Finding A Common Line, Aristeidis Lappas on the Emerging Athenian Art Scene
In spite of the location of The Breeder and Atopos CVC, the Mextagoueiro area in Athens doesn’t necessarily strike one as the place of a vibrant arts hub. Yet the city’s red light district has also welcomed a host of new artists that have moved to the area to make the most of cheap rents and sizeable studio space.
One such artist is Aristeidis Lappas, a rising star of the Athenian art scene. Located one street away from The Breeder, one of Athens’s most influential commercial gallery, Lappas’ studio is low key and unassuming. It stands between one of the areas pink-marked buildings and the busy Achilleos Street. Inside though there’s a different and more vibrant energy. Paint spattered floors and a spectrum of canvases in various stages of completion line the wall. Hip hop plays through the speakers and his dog meanders around the room, moving between the floor and the sofa. The large space is shared with fellow emerging artist Anastasia Pavlou.
Aristeidis creates bold, abstract paintings on large canvases. He blends organic shapes and more recognisable contemporary iconography – a paper coffee cup, red high heels – to create new narratives. Pop culture elements act, he tells Culture Trip, “as a punchline” to the stories and ideas within the painting, and narratives can range from the everyday to imagined scenarios. The viewer is asked to work with the paintings, making connections between the parts to bring the narrative to a whole. Titles such as Punctual Superhero reflect the playful side of his work. Having trained as an illustrator at Bristol, Lappas’ painting style blends graphic and street-art styles with more traditional silhouettes. At a recent exhibition at The Breeder, ‘Athens and Its Periphery’, Lappas exhibited large-scale abstract sculptures in bright pink, yellow and blue.
Last year saw more international attention on the Athenian art scene, for example when Documeta 14 (the influential art fair) came to the city. Yet in spite of numerous exclamations by the international media that Athens is the new Berlin, the art scene hasn’t seen a financial inflation to match the influx of hype. “I haven’t noticed or really met anyone that wants to buy Greek artists’ works”, said Aristeidis about current landscape for emerging Greek artists in Athens. He adds, “There’s a handful of galleries that have an international base”, but explains that a frustration for new artists is the lack of connection between young artists in Greece and the global art market.
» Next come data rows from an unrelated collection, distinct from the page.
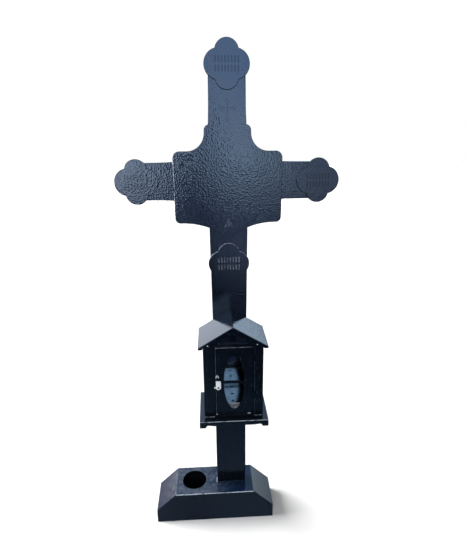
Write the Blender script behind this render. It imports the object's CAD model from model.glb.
import functools
import math

import bmesh
import bpy
from bpy.props import FloatProperty, FloatVectorProperty, IntProperty, PointerProperty
from mathutils import Matrix, Vector, noise


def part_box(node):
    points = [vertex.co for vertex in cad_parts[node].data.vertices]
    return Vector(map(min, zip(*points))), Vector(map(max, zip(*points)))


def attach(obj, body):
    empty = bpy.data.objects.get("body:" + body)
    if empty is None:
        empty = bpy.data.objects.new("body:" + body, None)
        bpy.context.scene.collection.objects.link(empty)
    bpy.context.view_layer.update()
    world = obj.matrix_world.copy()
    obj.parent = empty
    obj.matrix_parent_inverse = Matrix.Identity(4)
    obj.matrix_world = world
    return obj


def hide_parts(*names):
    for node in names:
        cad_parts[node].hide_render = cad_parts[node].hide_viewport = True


bl_info = {
    "name": "Grave Cross Dressing",
    "version": (1, 0, 0),
    "blender": (4, 5, 0),
    "location": "3D Viewport > Sidebar > Grave Cross",
    "description": "Dresses the iron grave cross and its candle lantern",
    "category": "Object",
}

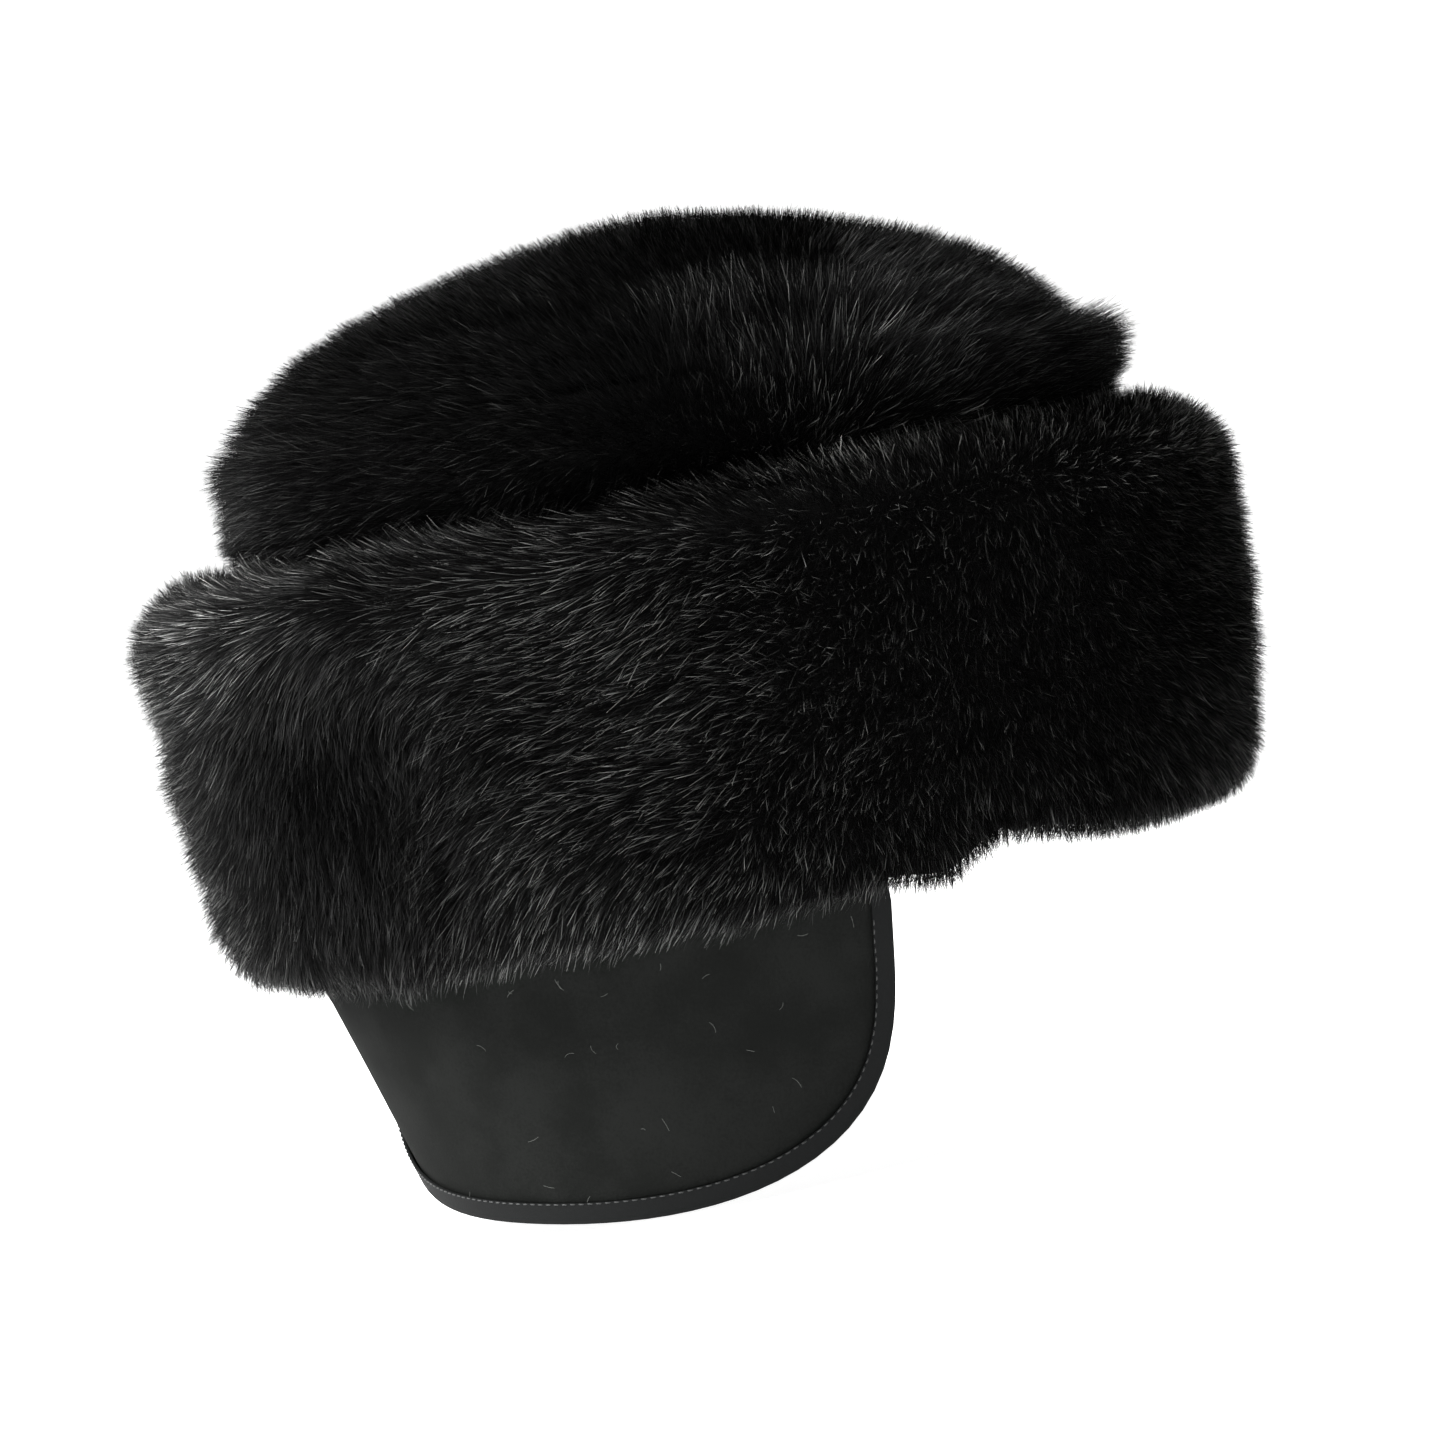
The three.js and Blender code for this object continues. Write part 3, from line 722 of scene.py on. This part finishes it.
def grow_pile(body, name, patch, length=1.0, rise=1.0, ruffle=1.0, pale=1.0):
    """The pile of one patch of a body. Pale is how pale its palest strands are painted; under 1 it paints
    shade over the whole patch.
    """
    props = cap_settings().pile
    tree = bpy.data.node_groups.get("combed_pile") or pile_tree()
    strand = bpy.data.objects.get("strand") or strand_shape()
    fibre = made_once("black_acrylic_pile", pile_fibre)
    pile = run_tree(body, tree, {
        "Strand": strand, "Fibre": fibre, "Patch": patch,
        "Density": props.density / MM ** 2, "Length": props.length * length, "Width": props.width,
        "Rise": props.rise * rise, "Clump": props.clump, "Ruffle": props.ruffle * ruffle, "Pale": pale,
        "Root": props.root, "Seed": props.seed + patch}, name)
    return declare(pile)


# The peak

SMOOTH_ANGLE = math.radians(40)  # edges under this angle are shaded smooth
EASE_ANGLE = math.radians(50)  # and those over this one are eased
RIDGE_ANGLE = math.radians(60)  # the board's faces meet its sides at more than this
TUCKED = -2 * MM  # the peak's own edge shows below this height
EDGE_MIDDLE = 5 * MM  # the edge's points are put in order by their angle round this height
LINT_LENGTHS = (0.8 * MM, 3.0 * MM)
LINT_BEND = 0.4 * MM
LINT_LIFT = 0.12 * MM  # over the cloth
LINT_STEPS = 7


def firm_copy(node, name, material, ease=0.0):
    """A CAD node's form with its corners joined, its curves shaded smooth and its edges eased."""
    shape = merged(node)
    mesh = bpy.data.meshes.new(name)
    shape.to_mesh(mesh)
    shape.free()
    for polygon in mesh.polygons:
        polygon.use_smooth = True
    mesh.set_sharp_from_angle(angle=SMOOTH_ANGLE)
    mesh.materials.append(material)
    piece = show(mesh, name)
    if ease:
        bevel = piece.modifiers.new("ease", "BEVEL")
        bevel.width = ease
        bevel.segments = 2
        bevel.limit_method = "ANGLE"
        bevel.angle_limit = EASE_ANGLE
        evaluated = piece.evaluated_get(bpy.context.evaluated_depsgraph_get())
        piece.data = bpy.data.meshes.new_from_object(evaluated)
        piece.data.name = name
        piece.modifiers.remove(bevel)
    return piece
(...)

Having studied in Bristol, Lappas represents a generation who moved to look outside Greece for development and opportunity during a time of crisis. Unlike many talented young Greeks who have stayed away, Lappas came back. Prior to the economic crash, there was a limited sphere for new artists to develop in. He explains that art universities in Athens had specific aesthetic stamps, which created a relatively singular style amongst graduates. “That was back then, but now I feel there’s more interaction with different scenes and different ideas.”
Almost ten years on from the crash, a fresh and febrile creative energy isn’t surprising. Did Documeta feel like the beginning of a new era? “I don’t know,” he says, taking a long pause. “It was a spark.”
Documenta has become something of a contentious issue amongst the artistic community in Athens. The organisers of the fair have come under criticism for not championing more Greek talent. “The thing that has stayed with me from the whole discourse, was that at some point someone asked ‘why didn’t you represent more Greek artists?’ The organisers said something like ‘our aim was not that to begin with, and if there is some underrepresentation from the Greek art scene, it’s the fault of the art scene and not our [Documenta’s] fault.”
“It is kind of harsh”, Aristeidis acknowledges, “but I get the point. The Greek art scene didn’t have much of a voice, which is completely understandable after all this shit that went down that went down,” he says, referring to the debilitating ramifications of the economic crisis in Greece. “You’re an artist, what the fuckk are you going to do. What’s anyone going to do?”
Lappas’ frankness reflects a tension that international creatives working in Athens don’t experience in the same way. While rent is cheap and opportunities are great for artists moving to Athens, local creatives face different and more complex challenges relating to voice, identity and representation – as well as having to find funding, and sustain a living. There is plenty of opportunity, and change is happening, but it’s slow.
For Lappas, the main challenge, is to find a united stance amongst the young Greek artists working in Athens. As he says, there is a need “to figure out a common place, a common line, between the artists working in Athens right now.”
“That’s the thing that needs to happen now,’ he says. ‘To figure out a common place, a common line, between the artists working in Athens right now. Especially the Greek artists. I feel like we have to take the stance that this is what we’re all going through and this is what unites us.”